Voice Gallery, MARRAKECH, 8 dicembre 2012 – 10 febraio 2013
Pose statuarie, corpi proiettati in ambienti eterotopici, figure percorse da aloni di sacralità, unguenti cromatici che alleggeriscono volti, atteggiamenti e luoghi fino a mostrare una leggerezza preziosa, una morbidezza tesa ad ovattare i dolori del mondo per esibirli attraverso argute allegorie. Il lavoro di Julia Krahn buca, con disinvoltura, alcune grandi tematiche attuali – l’importanza dell’alterità, la convivenza, la convivialità, il multiculturalismo, la carità e la tolleranza ne sono alcune – per porre luce sulla crudeltà di un mondo vuoto d’amore che non ammette compassione o indulgenza. Ma anche per rieducare lo spettatore, mediante frizioni estetiche eroiche e pungenti, alla partecipazione e alla condivisione della vita nell’epoca del policentrismo planetario.

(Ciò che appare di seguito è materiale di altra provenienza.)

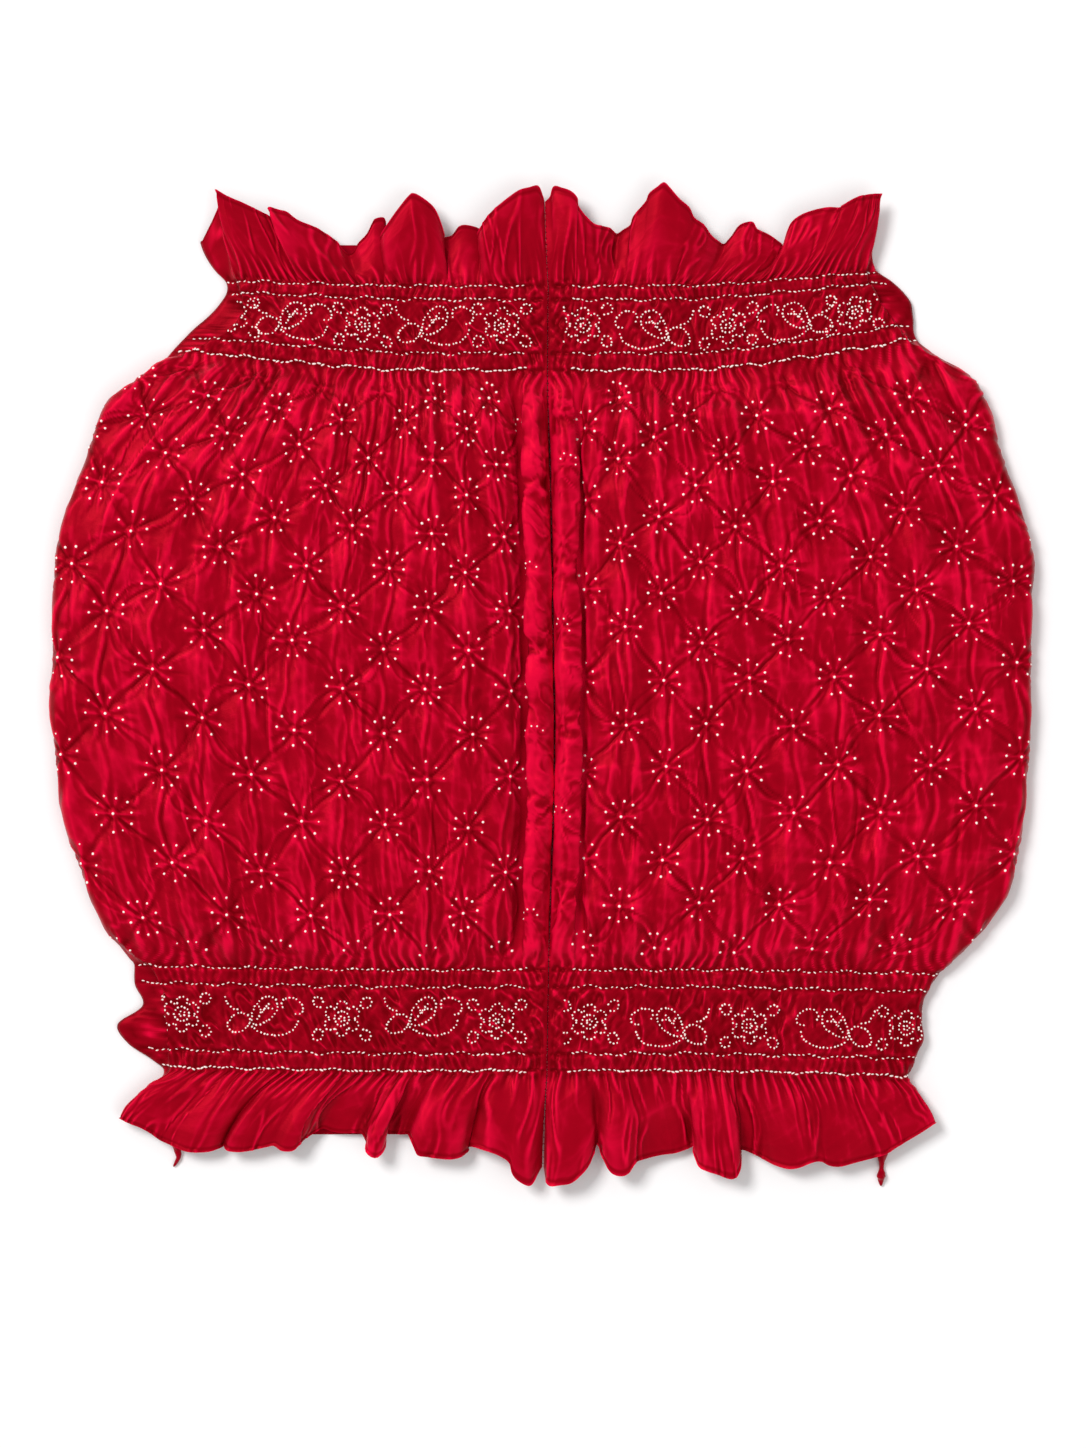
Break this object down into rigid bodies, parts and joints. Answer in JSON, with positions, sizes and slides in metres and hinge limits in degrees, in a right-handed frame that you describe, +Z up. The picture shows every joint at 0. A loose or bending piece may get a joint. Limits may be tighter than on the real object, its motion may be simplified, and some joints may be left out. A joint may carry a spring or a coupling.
{
  "type": "bandhani cloth",
  "caption": "Crimson tie-dyed cloth with a seam down its middle, still crinkled from its ties, its sides folded under, with ruched bands and ruffled hems.",
  "frame": {"origin": "centre of the cloth's outline, on the surface that it lies on", "axes": "+Z up out of the cloth's face, +Y up its length towards the upper frill, +X across it to the right width"},
  "size_m": [0.4633, 0.471, 0.0175],
  "materials": {
    "left_silk": "thin satin silk, tie-dyed crimson with small undyed spots, crinkled",
    "right_silk": "thin satin silk, tie-dyed crimson with small undyed spots, crinkled"
  },
  "bodies": {
    "root": {"left_width": "left_silk", "right_width": "right_silk"}
  },
  "joints": []
}
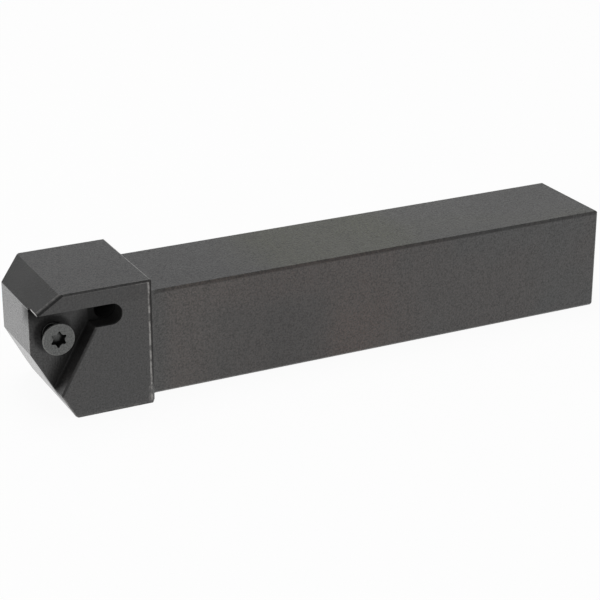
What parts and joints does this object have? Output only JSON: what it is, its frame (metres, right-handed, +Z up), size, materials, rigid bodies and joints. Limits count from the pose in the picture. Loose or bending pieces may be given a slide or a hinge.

A tratti onirico e surreale, il suo universo estetico (un universo che si nutre, a volte, di alcuni prefissi barocchi) offre atmosfere cariche di tenerezza, habitat sovratemporali e malinconici, climi caldi e sospesi che disegnano una vera e propria rivincita delle emozioni sulle aridità del quotidiano.
Mutter (2009), Reinheit (2009), Colpa e Benedizione (2010), Herz Dein e Herz Mein(2010), le varie Evolution (2010), Vanitas (2011), la meravigliosa Ultima Cena e le varie Melancholie (wachsend, bluehend e ganz aufgeblueht) del 2011. Sono soltanto alcuni progetti e lavori che evidenziano questa sua attitudine. Questa sua inclinazione a ritrovare, attraverso il silenzio e la purezza compositiva, una galassia caritatevole, un bello ideale necessario a ristabilire incontri, incanti, contatti con la natura umana e con il proprio cuore – il cuore dell’artista – messo a nudo (Baudelaire). E con una idea femminile che ritorna, in molti casi, per affrontare una riflessione dedicata all’accoglienza, all’importanza della diversità e dell’alterità, ad un cosmo in cui l’umanità è figlia di un unico destino.
Con Mother Loves You, la figura della madre – una madre che è corpo, terra, spirito, luce – è, ora, centro di un nuovo discorso che l’artista affronta per esplorare una fonte generatrice rintracciabile in tutte le cose. Una donna che rappresenta non solo la femminilità in tutte le sue varie declinazioni ma anche il luogo fulgente della creatività umana. Di una estensione estetica ed etica che, tramite fotografie, video e installazioni realizzate appositamente per gli spazi della Voice Gallery di Marrakech, pone lo sguardo dello spettatore sull’infinita ricerca di qualcosa che è, ancora una volta, nucleo fragile e irrequieto, spazio luminoso legato alla vita.
Grazie ad una spiccata teatralizzazione compositiva e ad alcune indispensabili metafore atmosferiche che dividono lo spazio espositivo in due note cromatiche dominanti (il blu e il rosso utilizzati nella stesura del progetto sono, da una parte, metafora di protezione, precisa indicazione volta a disegnare l’abito di Maria, dall’altra rappresentazione del peccato, del dolore, del sangue, dell’umanità), Julia Krahn accende una riflessione ironica e disincantata sulle storie delle religioni per mostrare l’espressione iconografica della Vergine, ma anche quella di una donna (l’utilizzo del jeans e le unghie smaltate ne sono segnali indicativi), di un personaggio regio in cui amor sacro e amor profano, sguardo spirituale e sguardo materiale si incontrano per destabilizzare le fissità e le divergenze in seno ai vari credi religiosi.
Applaus (titolo di un doppio video che evidenzia la duplice natura della donna e di alcune foto che metamorfosano e cortocircuitano il dolore in applauso), Velo (un tessuto blu sul quale è impresso un viso), Voci (installazione a parete con frasi tratte dal video) e Mater Multipla (un grande wallpaper che unisce tutti i vari lavori). Questi i brani del suo nuovo progetto. Di un racconto pungente teso a ricontestualizzare la figura di Maria/Maryam. Ad indicare una indispensabile via di fuga dai conflitti e dalle ipocrisie, con una delicata vena d’irriverenza che serve a Krahn per far saltare ogni perbenismo (ogni conservatorismo) e mostrare lo splendore di una pulsante, pungente umanità.